Now we are getting ready for more action!
The superadobe oven has been cobbed and is now ready for its final render layer, although we have already used it 3 times for pizza night with great success. Pizza nights are lovely, we all knead dough on our wooden trestle table overlooking the meadow at sunset, sit by the fire and drink cider that is made on the property by our own 'master brewer'.

Stomping Cob... the muddy job my mum would say I'm born to do!

This weekend we started our outdoor rocket stoves, which will soon be finished and then we can harness the power of fire for all our cooking needs. Rocket stoves are a really efficient use of energy, and are incredibly simple to make.


Rocket Stove using an upside down trough as a stand and old bricks

Cobbing around the Rocket Stove

The two Rocket Stoves nearly finished, the chimney still needs to be built up


I am looking forward to building the Shower block using lots of old windows, planting flowers around the Yurt, baking bread on the combustion stove and generally beautifying everything as the cooler weather sets in.

Before coming to this property and participating in this project I thought I lived quite a 'conscious' and aware lifestyle, but I am happy to be with a bunch of people who constantly inspire me and challenge my ideas of what 'Simple' living really is.

I look forward to many more months of learning, doing, exploring and being.


My best friend, Zero.




Here is an excerpt from our Vision Statement written by Samuel Alexander of the Simplicity Institute. 




You never change things by fighting the existing reality. To change something, build a new model that makes the existing model obsolete. – Buckminster Fuller

Enough, for Everyone, Forever

When one first hears calls for a simpler way, it is easy to think that this new vision must be about hardship and deprivation; that it means going back to the Stone Age, resigning ourselves to a stagnant culture, or being anti-progress. Not so.

Voluntary simplicity liberates us from the burden of pursuing material excess. We simply don’t need so much stuff – certainly not if it comes at the cost of planetary health, social justice, and personal well-being.

Consumerism is a gross failure of imagination, a debilitating addiction that degrades nature and doesn’t even satisfy the universal human craving for meaning.
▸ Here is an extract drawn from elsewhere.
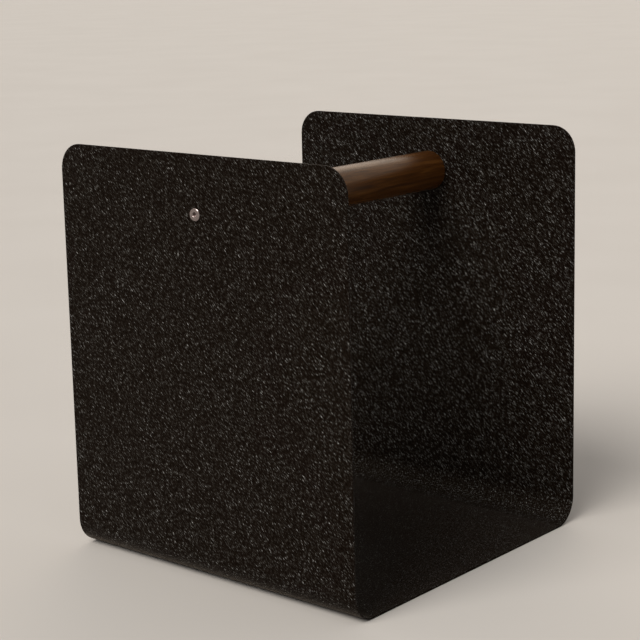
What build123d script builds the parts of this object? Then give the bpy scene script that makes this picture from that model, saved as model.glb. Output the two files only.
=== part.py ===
from build123d import *
from math import cos, radians
import os

# Fireside log holder: one steel sheet bent into a square U, and a round wooden carrying handle clamped
# between its two panels by a screw through each panel into a threaded insert.
# All sizes are in millimetres. X runs across, from the left panel to the right one, Y runs from the
# front opening to the back one, and Z is up. The origin is on the ground, under the middle.

# Bent sheet
overall_width = 350.0        # outside of one panel to outside of the other
overall_depth = 350.0        # front edge of the sheet to its back edge
overall_height = 400.0       # ground to the top edges of the panels
sheet_thickness = 2.0
bend_inner_radius = 25.0
top_corner_radius = 25.0     # upper corners of the panels, seen from the side
sheet_edge_radius = 0.4      # cut edges of the sheet, deburred and coated

# Wooden handle
handle_diameter = 40.0
handle_drop = 54.0           # top edges of the panels down to the handle's axis
handle_end_radius = 1.0

# Handle screws, M6, with a low flat head and a hexagon socket
screw_diameter = 6.0
screw_length = 20.0          # under the head
screw_tip_chamfer = 0.8
head_diameter = 12.0
head_height = 1.6
head_bevel = 0.6
socket_across_flats = 4.0
socket_depth = 2.4
socket_bevel = 0.4

# Threaded inserts in the ends of the handle
insert_diameter = 12.0
insert_length = 15.0
insert_chamfer = 0.6
insert_slot_width = 1.6      # for the driver that turns the insert in
insert_slot_depth = 2.2

# Fits
sheet_hole_clearance = 0.3   # all round the screw, where it passes through the sheet
thread_clearance = 0.05      # all round the screw, in the insert
insert_clearance = 0.05      # all round the insert, in the handle
insert_recess = 0.5          # outer end of the insert below the end of the handle
pilot_clearance = 0.5        # all round the screw, in the flat-bottomed pilot hole past the insert
drilling_allowance = 2.0     # drilled depth beyond the screw or the insert, whichever is deeper

# Sizes that follow from those above
bend_outer_radius = bend_inner_radius + sheet_thickness
handle_axis_height = overall_height - handle_drop
handle_length = overall_width - 2 * sheet_thickness
insert_seat_depth = insert_recess + insert_length
pilot_depth = max(screw_length - sheet_thickness, insert_seat_depth) + drilling_allowance

LEFT = -1
RIGHT = 1
FROM_TOP = (Align.CENTER, Align.CENTER, Align.MAX)
FROM_BOTTOM = (Align.CENTER, Align.CENTER, Align.MIN)


def on_handle_axis(side, distance):
    """Place on the handle's axis, at a distance from the middle, whose Z points out of that side."""
    return Plane((side * distance, 0, handle_axis_height), x_dir=(0, 0, 1), z_dir=(side, 0, 0))


def sheet_blank():
    """The bent sheet with square corners: a U section, thickened inwards from its outside line."""
    half_width = overall_width / 2
    outside = FilletPolyline(
        (-half_width, overall_height),
        (-half_width, 0),
        (half_width, 0),
        (half_width, overall_height),
        radius=bend_outer_radius,
    )
    section = make_face(offset(outside, sheet_thickness, side=Side.LEFT))
    return extrude(Plane.XZ * section, overall_depth / 2, both=True)


def rim_edges(sheet):
    """The long edges of the cut rim: those that a rim face doesn't share with the next rim face."""
    rim = sheet.faces().filter_by(Axis.Y)
    rim += sheet.faces().filter_by(Axis.Z).group_by(Axis.Z)[-1]
    rim += [
        face
        for face in sheet.faces().filter_by(GeomType.CYLINDER)
        if abs(face.axis_of_rotation.direction.X) > cos(radians(45))
    ]
    edges = [edge for face in rim for edge in face.edges()]
    return [edge for edge in edges if sum(edge.is_same(other) for other in edges) == 1]


def make_cradle():
    """Bent sheet with rounded upper corners, softened edges and a screw hole in each panel."""
    sheet = sheet_blank()
    upper_corners = sheet.edges().filter_by(Axis.X).group_by(Axis.Z)[-1]
    sheet = fillet(upper_corners, top_corner_radius)
    sheet = fillet(rim_edges(sheet), sheet_edge_radius)
    hole_radius = screw_diameter / 2 + sheet_hole_clearance
    for side in (LEFT, RIGHT):
        sheet -= on_handle_axis(side, overall_width / 2) * Cylinder(hole_radius, 4 * sheet_thickness)
    return sheet


def handle_bore():
    """Stepped blind hole along -Z, from an end face at Z = 0: a seat for the insert, then a pilot."""
    seat = Cylinder(insert_diameter / 2 + insert_clearance, insert_seat_depth, align=FROM_TOP)
    pilot = Cylinder(screw_diameter / 2 + pilot_clearance, pilot_depth, align=FROM_TOP)
    return seat + pilot


def make_handle():
    """Turned dowel as long as the gap between the panels, drilled from both ends."""
    dowel = Cylinder(handle_diameter / 2, handle_length)
    dowel = fillet(dowel.edges().filter_by(GeomType.CIRCLE), handle_end_radius)
    handle = on_handle_axis(RIGHT, 0) * dowel
    for side in (LEFT, RIGHT):
        handle -= on_handle_axis(side, handle_length / 2) * handle_bore()
    return handle


def make_insert():
    """Threaded insert along Z, with its slotted outer end at Z = 0."""
    body = Cylinder(insert_diameter / 2, insert_length, align=FROM_TOP)
    body = chamfer(body.edges().filter_by(GeomType.CIRCLE), insert_chamfer)
    thread_hole = Cylinder(screw_diameter / 2 + thread_clearance, insert_length, align=FROM_TOP)
    slot = Box(insert_diameter, insert_slot_width, insert_slot_depth, align=FROM_TOP)
    return body - thread_hole - slot


def make_screw():
    """Screw along Z: the underside of its head is at Z = 0 and its shank points down."""
    head = Cylinder(head_diameter / 2, head_height, align=FROM_BOTTOM)
    head = chamfer(head.edges().group_by(Axis.Z)[-1], head_bevel)
    shank = Cylinder(screw_diameter / 2, screw_length, align=FROM_TOP)
    shank = chamfer(shank.edges().group_by(Axis.Z)[0], screw_tip_chamfer)
    hexagon = RegularPolygon(socket_across_flats / 2, side_count=6, major_radius=False)
    socket = Pos(0, 0, head_height - socket_depth) * extrude(hexagon, socket_depth)
    mouth_radius = socket_across_flats / 2 / cos(radians(30)) + socket_bevel / 2
    mouth = Cone(mouth_radius - socket_bevel, mouth_radius, socket_bevel, align=FROM_TOP)
    return head + shank - socket - Pos(0, 0, head_height) * mouth


def make_nodes():
    """Every piece in its place, by name."""
    nodes = {"steel_cradle": make_cradle(), "handle": make_handle()}
    for side, name in ((LEFT, "left"), (RIGHT, "right")):
        insert_end = handle_length / 2 - insert_recess
        nodes[f"{name}_threaded_insert"] = on_handle_axis(side, insert_end) * make_insert()
        nodes[f"{name}_handle_screw"] = on_handle_axis(side, overall_width / 2) * make_screw()
    return nodes


os.makedirs("parts", exist_ok=True)
for node, solid in make_nodes().items():
    solid.label = node
    export_step(solid, f"parts/{node}.step")
    print(f"{node}: {solid.volume:.1f} cubic mm")
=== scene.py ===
import math

import bpy
from mathutils import Matrix, Vector

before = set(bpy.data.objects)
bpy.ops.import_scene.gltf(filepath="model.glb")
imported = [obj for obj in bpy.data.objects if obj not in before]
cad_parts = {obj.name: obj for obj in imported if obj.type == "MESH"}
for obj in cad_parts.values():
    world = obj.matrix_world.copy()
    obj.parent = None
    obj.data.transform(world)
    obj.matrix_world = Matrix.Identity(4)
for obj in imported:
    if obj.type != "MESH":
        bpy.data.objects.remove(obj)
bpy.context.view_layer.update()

# Camera: metres and degrees, in the holder's own frame
CAMERA_PLACE = Vector((-1.275, -1.082, 0.587))
CAMERA_TURN = -49.54        # 0 looks along +Y, and a negative turn is towards +X
CAMERA_DOWN = 11.13         # below the horizon
CAMERA_ROLL = -1.29         # a negative roll lowers the camera's right side
IMAGE_WIDTH = 640
FOCAL_PIXELS = 1752
SENSOR_WIDTH = 36.0         # millimetres
HORIZON_SHIFT_PIXELS = 40   # the photograph's optical centre is this far above its middle
CLIP_END = 100              # past the far corners of the floor

# Powder coat; reliefs and sizes are in metres here and below
GRAIN_SLANT = 45            # degrees about the X axis, so that the grains slant on the two panels
GRAIN_SQUEEZE = 0.22        # texture scale along the grains, which are about 4.5 times as long as wide
GRAINS_PER_METRE = 1350
FLECK_CELLS_PER_METRE = 860
FLECK_SHARE = 0.12          # of the cells
FLECK_RADIUS = 0.40         # in cell sizes
# Pale colour of the flecks, painted on as glints.
PAINTED_GLINT_COLOUR = (0.42, 0.417, 0.405)
FLECK_HEIGHT = 0.4          # as a share of the grains' relief
COAT_RELIEF = 0.0007
COAT_PATCHES_PER_METRE = 30

# Walnut; the squeezes are texture scales along the handle, which draw streaks and pores out
STREAK_SQUEEZE = 0.06
STREAKS_PER_METRE = 330
PORE_SQUEEZE = 0.035
PORES_PER_METRE = 900
PORE_RELIEF = 0.0003

# Metal
SCREW_SMUDGES_PER_METRE = 500
BRASS_SMUDGES_PER_METRE = 400
METAL_RELIEF = 0.0001

# Room
FLOOR_SIZE = 60
FLOOR_CLOUDS_PER_METRE = 3

# Noise goes from 0 to 1, but stays mostly between these two levels
NOISE_LOW = 0.3
NOISE_HIGH = 0.7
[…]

By contrast, voluntary simplicity refers to a way of life based on very modest material and energy needs but which is nevertheless rich in other dimensions – a life of frugal abundance. It is about creating an economy based on sufficiency, knowing how much is enough to live well, and discovering that enough is plenty.

The lifestyle implications of one planet living are far more radical than the ‘light green’ forms of sustainable consumption that are widely discussed today. Turning off the lights, taking shorter showers, and recycling are all necessary parts of what sustainability will require of us, but these measures are far from enough.

But this does not mean we must live a life of painful sacrifice. Most of our basic needs can be met in quite simple and low-impact ways, while maintaining a high quality of life.

Only by striving for and achieving material sufficiency can there ever be ‘enough, for everyone, forever.’